THE PROBLEM
Identify all lines of the data containing the string "that" and copy them.

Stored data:
** Start **
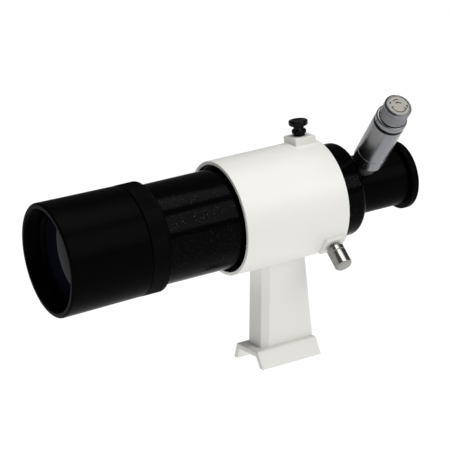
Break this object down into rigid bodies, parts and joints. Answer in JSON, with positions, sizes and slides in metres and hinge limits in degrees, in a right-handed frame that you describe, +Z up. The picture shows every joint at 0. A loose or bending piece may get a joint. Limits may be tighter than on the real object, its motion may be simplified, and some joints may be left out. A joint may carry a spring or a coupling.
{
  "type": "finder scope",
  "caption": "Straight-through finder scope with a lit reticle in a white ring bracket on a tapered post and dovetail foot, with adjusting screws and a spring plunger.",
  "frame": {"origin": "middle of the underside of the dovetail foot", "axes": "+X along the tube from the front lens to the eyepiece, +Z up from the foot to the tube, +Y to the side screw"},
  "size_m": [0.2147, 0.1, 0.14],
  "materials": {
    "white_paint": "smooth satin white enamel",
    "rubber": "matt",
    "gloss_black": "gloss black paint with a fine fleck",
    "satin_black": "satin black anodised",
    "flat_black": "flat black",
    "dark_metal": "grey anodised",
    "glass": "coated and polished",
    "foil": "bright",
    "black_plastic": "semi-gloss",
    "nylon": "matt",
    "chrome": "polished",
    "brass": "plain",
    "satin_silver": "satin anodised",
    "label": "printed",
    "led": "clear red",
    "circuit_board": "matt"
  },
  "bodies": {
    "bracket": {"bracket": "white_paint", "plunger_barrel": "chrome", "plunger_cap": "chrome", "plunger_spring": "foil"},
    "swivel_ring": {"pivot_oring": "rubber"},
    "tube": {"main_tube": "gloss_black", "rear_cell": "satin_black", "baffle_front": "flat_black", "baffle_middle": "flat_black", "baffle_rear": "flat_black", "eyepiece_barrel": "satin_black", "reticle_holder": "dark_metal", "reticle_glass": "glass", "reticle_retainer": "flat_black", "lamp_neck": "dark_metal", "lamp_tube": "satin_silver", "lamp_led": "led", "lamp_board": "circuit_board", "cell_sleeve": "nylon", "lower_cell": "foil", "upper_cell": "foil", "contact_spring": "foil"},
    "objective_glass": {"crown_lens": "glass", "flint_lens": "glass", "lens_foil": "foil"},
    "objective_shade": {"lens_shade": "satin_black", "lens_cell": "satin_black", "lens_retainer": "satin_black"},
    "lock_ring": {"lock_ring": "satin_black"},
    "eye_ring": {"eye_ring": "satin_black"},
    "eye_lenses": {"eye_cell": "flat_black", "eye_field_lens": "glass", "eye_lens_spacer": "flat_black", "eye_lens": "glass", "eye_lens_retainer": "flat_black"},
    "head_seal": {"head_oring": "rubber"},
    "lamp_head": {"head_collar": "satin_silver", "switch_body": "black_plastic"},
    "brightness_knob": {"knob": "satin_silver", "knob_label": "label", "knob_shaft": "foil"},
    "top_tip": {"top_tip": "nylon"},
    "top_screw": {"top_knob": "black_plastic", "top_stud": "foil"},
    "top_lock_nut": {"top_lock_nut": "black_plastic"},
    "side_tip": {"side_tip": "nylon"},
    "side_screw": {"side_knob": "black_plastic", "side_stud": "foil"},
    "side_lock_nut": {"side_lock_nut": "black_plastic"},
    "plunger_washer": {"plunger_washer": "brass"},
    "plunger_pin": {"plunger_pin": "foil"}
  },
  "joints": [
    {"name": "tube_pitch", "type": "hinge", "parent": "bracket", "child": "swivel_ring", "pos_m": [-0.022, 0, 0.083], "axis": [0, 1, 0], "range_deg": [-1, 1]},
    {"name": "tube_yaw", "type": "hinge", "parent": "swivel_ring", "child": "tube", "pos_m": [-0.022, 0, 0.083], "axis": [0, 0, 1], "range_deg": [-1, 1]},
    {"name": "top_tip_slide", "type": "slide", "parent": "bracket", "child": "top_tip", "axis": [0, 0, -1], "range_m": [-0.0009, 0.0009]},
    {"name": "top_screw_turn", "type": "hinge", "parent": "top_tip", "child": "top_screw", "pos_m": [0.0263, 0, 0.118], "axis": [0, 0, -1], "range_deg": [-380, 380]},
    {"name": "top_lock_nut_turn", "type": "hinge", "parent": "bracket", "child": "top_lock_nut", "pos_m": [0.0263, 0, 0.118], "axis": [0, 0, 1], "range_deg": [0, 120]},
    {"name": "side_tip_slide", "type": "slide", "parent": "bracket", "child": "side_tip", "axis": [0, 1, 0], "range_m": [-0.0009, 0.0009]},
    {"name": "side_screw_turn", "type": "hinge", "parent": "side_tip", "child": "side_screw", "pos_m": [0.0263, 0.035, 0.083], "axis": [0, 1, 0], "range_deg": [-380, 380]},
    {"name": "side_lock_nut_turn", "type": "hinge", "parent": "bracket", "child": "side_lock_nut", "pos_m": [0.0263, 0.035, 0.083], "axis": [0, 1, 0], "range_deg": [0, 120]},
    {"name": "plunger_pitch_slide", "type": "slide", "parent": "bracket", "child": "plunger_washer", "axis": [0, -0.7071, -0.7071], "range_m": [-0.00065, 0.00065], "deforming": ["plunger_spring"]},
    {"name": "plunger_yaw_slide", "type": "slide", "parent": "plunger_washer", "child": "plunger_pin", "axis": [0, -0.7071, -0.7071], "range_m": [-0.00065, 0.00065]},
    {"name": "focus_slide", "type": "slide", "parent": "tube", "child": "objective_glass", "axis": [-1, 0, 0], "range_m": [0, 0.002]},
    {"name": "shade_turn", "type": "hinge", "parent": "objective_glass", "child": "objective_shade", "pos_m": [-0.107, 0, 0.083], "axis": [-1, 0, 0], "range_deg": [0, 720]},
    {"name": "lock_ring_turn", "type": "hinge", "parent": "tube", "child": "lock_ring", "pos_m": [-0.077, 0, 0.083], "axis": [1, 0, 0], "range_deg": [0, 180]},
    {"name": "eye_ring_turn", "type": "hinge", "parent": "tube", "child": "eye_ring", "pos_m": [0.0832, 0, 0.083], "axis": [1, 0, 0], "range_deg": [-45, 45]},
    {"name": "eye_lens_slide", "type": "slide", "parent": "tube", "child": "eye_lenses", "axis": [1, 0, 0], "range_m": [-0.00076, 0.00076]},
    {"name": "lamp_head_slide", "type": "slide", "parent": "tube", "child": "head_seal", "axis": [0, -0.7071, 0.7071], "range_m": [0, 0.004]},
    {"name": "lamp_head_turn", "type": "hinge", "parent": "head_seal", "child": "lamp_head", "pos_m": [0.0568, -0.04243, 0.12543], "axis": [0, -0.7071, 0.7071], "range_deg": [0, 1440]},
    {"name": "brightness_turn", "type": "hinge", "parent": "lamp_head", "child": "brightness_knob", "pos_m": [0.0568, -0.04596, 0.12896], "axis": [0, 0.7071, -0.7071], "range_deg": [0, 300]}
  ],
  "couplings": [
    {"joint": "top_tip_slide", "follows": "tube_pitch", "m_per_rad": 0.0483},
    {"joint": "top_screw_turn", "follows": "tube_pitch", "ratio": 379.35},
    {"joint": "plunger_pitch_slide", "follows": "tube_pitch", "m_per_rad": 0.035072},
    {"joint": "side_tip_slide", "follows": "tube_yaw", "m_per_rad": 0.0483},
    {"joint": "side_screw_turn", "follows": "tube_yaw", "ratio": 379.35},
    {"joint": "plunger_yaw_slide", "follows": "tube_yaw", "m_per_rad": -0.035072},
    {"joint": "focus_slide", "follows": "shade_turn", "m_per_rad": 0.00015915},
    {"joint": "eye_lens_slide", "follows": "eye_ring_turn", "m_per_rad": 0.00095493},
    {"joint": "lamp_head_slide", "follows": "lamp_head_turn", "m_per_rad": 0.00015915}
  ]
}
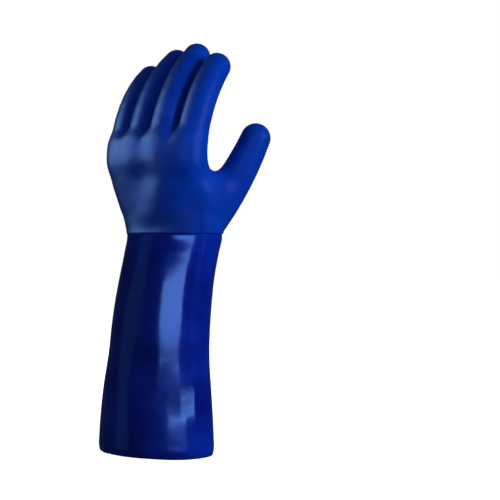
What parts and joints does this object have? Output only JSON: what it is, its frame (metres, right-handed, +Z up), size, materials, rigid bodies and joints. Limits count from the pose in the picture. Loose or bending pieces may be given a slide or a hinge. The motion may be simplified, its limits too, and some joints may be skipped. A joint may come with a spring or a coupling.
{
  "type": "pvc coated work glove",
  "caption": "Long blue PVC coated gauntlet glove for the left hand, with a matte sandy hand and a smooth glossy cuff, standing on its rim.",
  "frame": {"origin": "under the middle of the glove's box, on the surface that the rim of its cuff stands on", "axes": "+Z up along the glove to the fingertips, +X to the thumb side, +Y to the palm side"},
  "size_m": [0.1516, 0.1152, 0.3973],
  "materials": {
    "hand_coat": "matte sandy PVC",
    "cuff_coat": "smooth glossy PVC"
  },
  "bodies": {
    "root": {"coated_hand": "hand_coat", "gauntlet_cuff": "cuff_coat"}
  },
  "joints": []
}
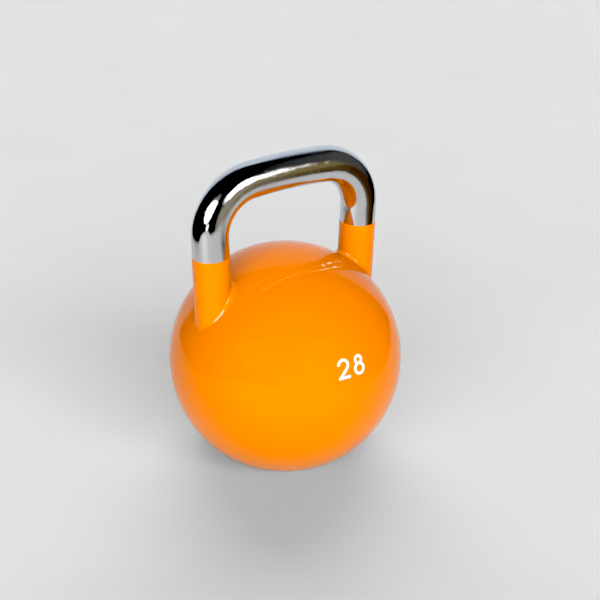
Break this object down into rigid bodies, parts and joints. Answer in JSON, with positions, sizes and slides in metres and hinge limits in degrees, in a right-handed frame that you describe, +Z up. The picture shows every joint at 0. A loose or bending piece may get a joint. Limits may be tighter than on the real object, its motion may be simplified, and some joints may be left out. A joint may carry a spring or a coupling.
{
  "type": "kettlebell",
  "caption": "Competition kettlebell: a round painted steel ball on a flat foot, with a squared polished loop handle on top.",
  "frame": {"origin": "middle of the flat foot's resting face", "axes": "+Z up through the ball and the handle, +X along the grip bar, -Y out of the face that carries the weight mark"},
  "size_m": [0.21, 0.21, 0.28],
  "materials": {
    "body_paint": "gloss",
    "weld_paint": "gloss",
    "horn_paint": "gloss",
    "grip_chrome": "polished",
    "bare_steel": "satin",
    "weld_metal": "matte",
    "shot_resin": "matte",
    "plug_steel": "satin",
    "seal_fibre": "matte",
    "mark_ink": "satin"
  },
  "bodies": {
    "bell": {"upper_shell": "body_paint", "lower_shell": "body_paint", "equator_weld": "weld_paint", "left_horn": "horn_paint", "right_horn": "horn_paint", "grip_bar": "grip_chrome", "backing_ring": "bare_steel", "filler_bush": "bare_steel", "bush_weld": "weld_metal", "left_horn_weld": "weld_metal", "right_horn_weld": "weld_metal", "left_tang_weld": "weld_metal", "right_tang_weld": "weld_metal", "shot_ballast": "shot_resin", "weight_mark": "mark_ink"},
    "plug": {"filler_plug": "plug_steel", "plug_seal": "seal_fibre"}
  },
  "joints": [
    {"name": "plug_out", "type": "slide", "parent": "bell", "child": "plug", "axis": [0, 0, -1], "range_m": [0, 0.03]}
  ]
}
** End **
SOLUTION FOR THIS EXERCISE
Break this object down into rigid bodies, parts and joints. Answer in JSON, with positions, sizes and slides in metres and hinge limits in degrees, in a right-handed frame that you describe, +Z up. The picture shows every joint at 0. A loose or bending piece may get a joint. Limits may be tighter than on the real object, its motion may be simplified, and some joints may be left out. A joint may carry a spring or a coupling.
  "frame": {"origin": "under the middle of the glove's box, on the surface that the rim of its cuff stands on", "axes": "+Z up along the glove to the fingertips, +X to the thumb side, +Y to the palm side"},
Break this object down into rigid bodies, parts and joints. Answer in JSON, with positions, sizes and slides in metres and hinge limits in degrees, in a right-handed frame that you describe, +Z up. The picture shows every joint at 0. A loose or bending piece may get a joint. Limits may be tighter than on the real object, its motion may be simplified, and some joints may be left out. A joint may carry a spring or a coupling.
  "frame": {"origin": "middle of the flat foot's resting face", "axes": "+Z up through the ball and the handle, +X along the grip bar, -Y out of the face that carries the weight mark"},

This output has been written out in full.